- **What the task requires**
Reproduce the entire listing word for word.

- **Provided data**
[Start]

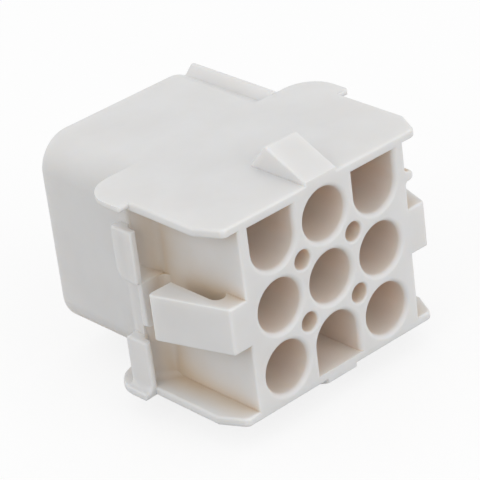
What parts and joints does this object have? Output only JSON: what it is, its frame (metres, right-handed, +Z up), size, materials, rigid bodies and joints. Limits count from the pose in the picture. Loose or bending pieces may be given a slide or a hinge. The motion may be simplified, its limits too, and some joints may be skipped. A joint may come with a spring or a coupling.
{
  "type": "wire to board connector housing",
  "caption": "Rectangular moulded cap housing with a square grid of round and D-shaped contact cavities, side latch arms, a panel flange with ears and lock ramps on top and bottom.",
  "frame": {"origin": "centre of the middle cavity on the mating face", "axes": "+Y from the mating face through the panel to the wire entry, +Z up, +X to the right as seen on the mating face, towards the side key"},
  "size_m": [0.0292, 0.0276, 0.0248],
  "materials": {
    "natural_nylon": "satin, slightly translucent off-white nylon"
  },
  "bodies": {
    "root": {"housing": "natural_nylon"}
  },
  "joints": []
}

[End]

- **Task result**
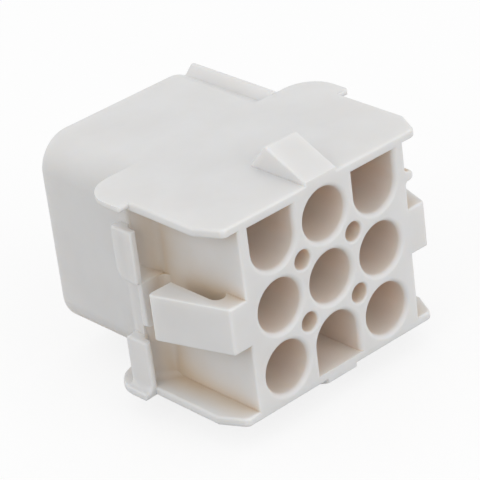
What parts and joints does this object have? Output only JSON: what it is, its frame (metres, right-handed, +Z up), size, materials, rigid bodies and joints. Limits count from the pose in the picture. Loose or bending pieces may be given a slide or a hinge. The motion may be simplified, its limits too, and some joints may be skipped. A joint may come with a spring or a coupling.
{
  "type": "wire to board connector housing",
  "caption": "Rectangular moulded cap housing with a square grid of round and D-shaped contact cavities, side latch arms, a panel flange with ears and lock ramps on top and bottom.",
  "frame": {"origin": "centre of the middle cavity on the mating face", "axes": "+Y from the mating face through the panel to the wire entry, +Z up, +X to the right as seen on the mating face, towards the side key"},
  "size_m": [0.0292, 0.0276, 0.0248],
  "materials": {
    "natural_nylon": "satin, slightly translucent off-white nylon"
  },
  "bodies": {
    "root": {"housing": "natural_nylon"}
  },
  "joints": []
}